Pages

10 Mart 2016

Seküler ve Anti-seküler Bir Proje Olarak Marksizm


Lucien Goldmann’dan çıkarttığım muhtelif unsurları ele almakta fayda var. Aracı bir varlık olarak insandaki iç gerilim, Seçilmiş Olan ile Lanetlenmiş Olan arasındaki gerilim, onlara Seçilmiş Olan’mış gibi muamele edilmesi, şüphe unsuru ama her şeyin ötesinde, dünyanın içinde kalarak onun reddedilmesinin yarattığı gerilim: Marksizm içinde, dünyaya dalmak ile dünya dışına çıkmak arasındaki gerilimi sekülerizm ile anti-sekülerizm arasındaki gerilim olarak okumak mümkün.

Eğer sekülerizmi bir düşünce ve eylem sistemi, kavramlarını bu çağdan ve bu dünyadan devşiren bir yaşam tarzı olarak tanımlarsak, o vakit Marksizm, hem sekülerdir hem de anti-sekülerdir. Halk içinde yaygın olan diğer sekülerizm anlayışları bu temel çıkarımdan çıkış alırlar.

Bilhassa sekülerizmin din karşıtı bir program olduğu, kilise ile devletin ayrışmasını şart koştuğu, teolojinin bilimsel disiplinlerden layıkıyla uzak tutulması üzerinde durulur.[1]

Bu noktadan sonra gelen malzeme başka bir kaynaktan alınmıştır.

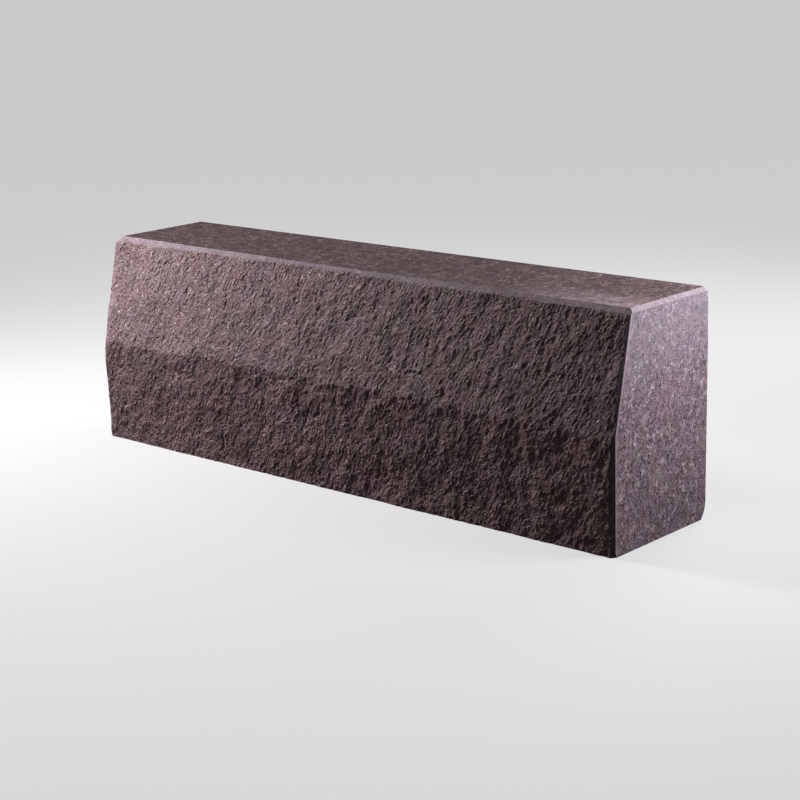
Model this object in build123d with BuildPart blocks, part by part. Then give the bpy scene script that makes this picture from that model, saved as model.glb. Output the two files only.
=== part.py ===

Oysa aslında sekülerizmin anlamı şudur:

Sekülerizm, kavramlarını bu dünyadan devşiren bir eyleme ve düşünme yoludur. Bu da tam manasıyla seküler bir programın referans noktasını bu dünyanın ötesinde bir yer, bir tanrı ya da tanrılar veya gelecekteki daha iyi bir toplum ve ekonomik sistem üzerinden belirleyemeyeceği anlamına gelir. Buna göre din, devre dışı kalır. Bu bağlamda, Marksizm de artık geçersizdir.

Böylelikle karşımıza enfes bir çatışkı çıkar: Marksizm, bir anlamda alabildiğine sekülerdir (Marx, kapitalizm çalışmasına girerek en derin düşüncelerini geliştirmemiş miydi?) ama aynı zamanda o seküler değildir (zira Marksizm, kapitalizmin ötesinde gerçekleşecek daha iyi bir toplumu referans noktası olarak almıştı).

Bu gerilim muhtelif biçimler alabilir. Tarihin mantığına güvenme ile tarihi değiştirmek için eyleme geçme arasındaki gerilim[2] ki Kalvinizmin merkezinde de bu gerilim vardır.

Diğer yandan, hepimiz Tanrı’nın ellerindeyizdir. Bizi selamete erdirecek olan da, lanetleyecek olan da O’dur. Oysa bir yandan da hepimiz, kesintisiz faaliyetimizle seçimlerimizin meyvelerini sürekli ortaya koymak zorundayızdır. Ya da (Hollandalı ilahiyatçı Cornelius Jansen’a atfen) Yansıncılık dâhilinde görüldüğü üzere, Tanrı Seçilmiş Olan ile Lanetlenmiş Olan arasında bir karara varsa bile biz ölümlüler o kararın ne olduğunu bilmeyiz, bu nedenle hepimiz Seçilmiş Olan bizlermişiz gibi eylemlerimize devam eder ve herkesin bunun bilincine varması için çalışırız.

Roland Boer

Dipnotlar:
[1] Bu tartışmanın ayrıntıları şu çalışmada bulunabilir: Boer, Roland, Rescuing the Bible, 2007 Oxford: Blackwell.

[2] Lucien Goldmann, Le Dieu caché: Études sur la vision tragiques dans les ‘Pensées’ de Pascal et dans le théâtre de Racine, 1959 Paris: Éditions Gallimard, s.303; The Hidden God: A Study of the Tragic Vision the Penséés of Pascal and the Tragedies of Racine, Çeviren: Philip Thody, 1964 New York: The Humanities Press, s. 338.